## [Task]
Copy verbatim the material from its first line to the line that holds "import numpy as np", including that line.
* BEGIN Data provided *
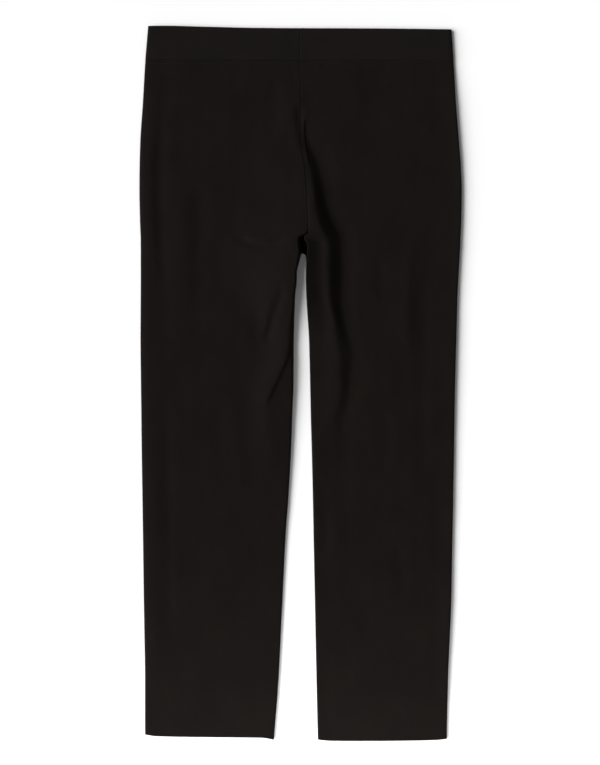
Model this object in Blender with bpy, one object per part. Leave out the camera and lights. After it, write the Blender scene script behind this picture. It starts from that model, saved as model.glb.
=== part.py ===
"""Black pull-on knit trousers, laid flat with the seat up.

Metres, +Z up. The waist points along +Y and the garment rests on Z = 0. Two front panels lie on the
surface, two back panels lie on them, and a waistband in three lengths closes the top. Each piece is
a wall of cloth between an outer and an inner grid of points, one row of points for each section.

The sizes are in millimetres. "drop" runs down from the waistband's highest point, and "across" runs
from the middle of the garment towards its right edge.
"""

import math
from collections import namedtuple

import bpy
import numpy as np

MM = 0.001
LENGTH = 1014.0  # from the waistband's top edge to the lowest hem
CLOTH = 1.2  # wall of a leg panel
BAND_WALL = 2.6  # cloth, elastic and cloth
HEM_WALL = 2.0  # cloth turned up once
HEM_DEPTH = 28.0
SEAM_GAP = 0.3
BAND_DEPTH = 48.0  # drop of the seam under the waistband
BAND_LEVEL = 5.9  # the waistband's two walls, one on the other
WIDEST = 460.0  # across the hips, with both side folds
LANDED = CLOTH + SEAM_GAP  # height of an edge that comes down on the front panels
LEAST_LEVEL = 2 * CLOTH + SEAM_GAP  # height of a back panel pressed down on the front one
BLACK = (0.0106, 0.0082, 0.0072)

# The outline. The back panels' inner edges are the centre seam down to the crotch, at 292, and the
# inseams below it. The front panels reach further down, to the fork at 322.
Outline = namedtuple(
    "Outline", "drop left_outer left_inner right_inner right_outer front_left front_right"
)
OUTLINE = (
    Outline(0, -216.2, -0.6, -0.6, 214.3, 2.9, 2.9),
    Outline(48, -220.2, -0.8, -0.8, 217.2, 2.9, 2.9),
    Outline(105, -223.7, -1.3, -1.3, 220.3, 2.9, 2.9),
    Outline(162, -227.5, -1.0, -1.0, 224.7, 2.9, 2.9),
    Outline(197, -228.5, 5.0, 5.0, 227.3, 2.9, 2.9),
    Outline(233, -228.8, 7.9, 7.9, 228.7, 2.9, 2.9),
    Outline(275, -228.0, 9.9, 9.9, 228.1, 2.9, 2.9),
    Outline(290, -227.5, 10.4, 10.4, 227.5, 2.9, 2.9),
    Outline(294, -227.3, 9.8, 10.2, 227.3, 2.9, 2.9),
    Outline(299, -227.1, 1.6, 4.8, 227.0, 2.9, 2.9),
    Outline(304, -227.0, -0.4, 4.4, 226.8, 2.9, 2.9),
    Outline(312, -227.0, 0.4, 5.2, 226.6, 2.9, 2.9),
    Outline(318, -226.9, 1.0, 5.8, 226.2, 2.9, 2.9),
    Outline(322, -226.9, 1.2, 6.4, 226.0, 2.4, 3.4),
    Outline(325, -226.9, 0.6, 6.9, 225.8, 1.4, 6.2),
    Outline(330, -226.9, -1.6, 7.2, 225.6, -1.0, 6.8),
    Outline(336, -226.8, -3.5, 7.2, 225.2, -3.1, 7.0),
    Outline(360, -226.9, -5.4, 7.0, 223.8, -5.2, 7.0),
    Outline(385, -227.0, -7.6, 8.3, 222.7, -7.6, 8.3),
    Outline(446, -227.3, -9.4, 12.0, 221.0, -9.4, 12.0),
    Outline(510, -226.7, -9.9, 13.5, 219.3, -9.9, 13.5),
    Outline(550, -226.2, -11.4, 14.3, 218.6, -11.4, 14.3),
    Outline(602, -225.6, -13.3, 15.8, 217.8, -13.3, 15.8),
    Outline(673, -224.6, -17.3, 17.4, 216.6, -17.3, 17.4),
    Outline(722, -223.9, -20.9, 18.3, 215.6, -20.9, 18.3),
    Outline(815, -222.6, -25.5, 20.2, 213.9, -25.5, 20.2),
    Outline(929, -220.9, -31.1, 22.5, 209.2, -31.1, 22.5),
    Outline(1014, -220.7, -37.4, 24.4, 207.6, -37.4, 24.4),
)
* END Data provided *
## [Correct output]
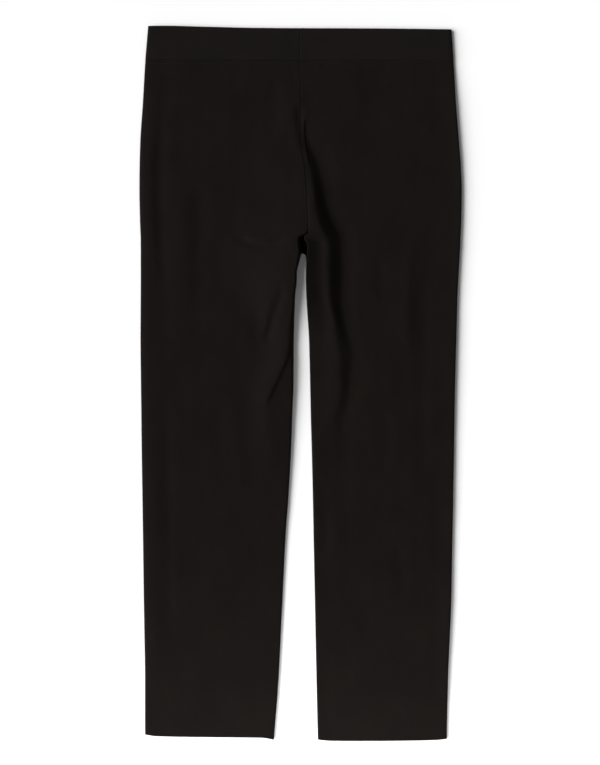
Model this object in Blender with bpy, one object per part. Leave out the camera and lights. After it, write the Blender scene script behind this picture. It starts from that model, saved as model.glb.
=== part.py ===
"""Black pull-on knit trousers, laid flat with the seat up.

Metres, +Z up. The waist points along +Y and the garment rests on Z = 0. Two front panels lie on the
surface, two back panels lie on them, and a waistband in three lengths closes the top. Each piece is
a wall of cloth between an outer and an inner grid of points, one row of points for each section.

The sizes are in millimetres. "drop" runs down from the waistband's highest point, and "across" runs
from the middle of the garment towards its right edge.
"""

import math
from collections import namedtuple

import bpy
import numpy as np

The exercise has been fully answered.